How to refactor for Startups 2022: reasons and tradeoffs

(Cross-posted from the Klotho web site)

This blog post is a high level overview on the reasons to refactor code and systems in a startup setting. We cover risks, approaches and tradeoffs to consider in 2022.

How to judge when the cost is worth the gains

Be honest with yourself

The temptation will always be to refactor: real-world code is messy, and engineers don’t like messy code. Make sure there’s a business case for refactoring by measuring how much time the team is spending on directly customer-visible features.

Our research shows that mid-sized companies and fast-growing startups spend 39% of engineering capacity on undifferentiated work, like infrastructure. Split stories into sub-tasks like infrastructure and refactoring so you can measure where your time is going.

Well-structured is well-maintained

Clear boundaries between modules make them easier to test, deploy, and monitor. Keep an eye on customer-reported bugs, service latency, and how often you have to revert code. On the other end of the software lifecycle, there are multiple indicators that you’re trending towards a bottleneck: how much time it takes to go from design to shipped, the degree of engineering satisfaction and raising infrastructure costs — these can all be leading indicators that you’ve built up debt.

Inflection points in the businesses

Code bases tend to organize themselves on three dimensions: team size, pace of new features, and number of customers. When these numbers change significantly, it may be time to look at splitting up components.

If you’re growing the team or increasing the rate of feature development, the limiting factor will be the code’s readability. Start with targeted, opportunistic refactoring. If your customer base is growing, you may need more scalable technologies or workflows.

Control what you can, plan for the rest

Choosing right won’t prevent re-architecting

Refactoring and re-architecture doesn’t mean you made a bad choice earlier.
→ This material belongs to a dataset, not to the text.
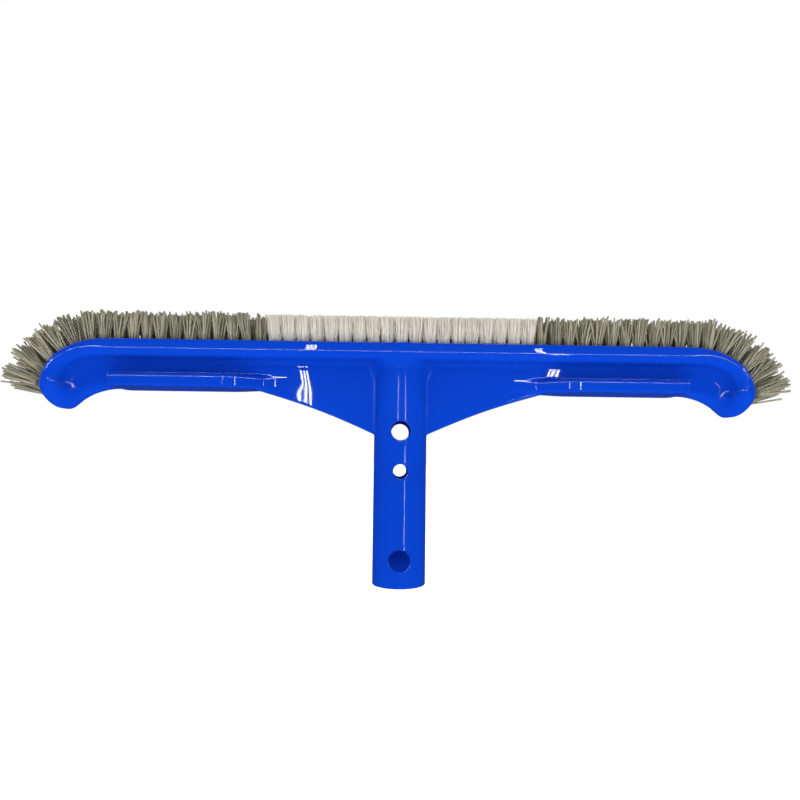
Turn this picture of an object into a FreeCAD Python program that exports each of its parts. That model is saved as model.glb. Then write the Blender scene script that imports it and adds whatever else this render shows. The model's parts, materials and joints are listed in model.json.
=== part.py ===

More often, the driving forces behind re-architecture are tied to requirement changes or external factors. There are at least 4 significant dimensions that will force a re-architecture over the lifetime of a product: new feature development rate, engineering team size, the amount of time spent on undifferentiated work, and customer growth. Each of these is progressively harder to directly control.

Start with the easy dials…

f the four dimensions, the two that are easiest to control are the rate of new features and the engineering team’s size. You can control the rate of new features by being stricter about planning and prioritization. Scaling the team is a slower process, but it’s usually one you can at least plan for.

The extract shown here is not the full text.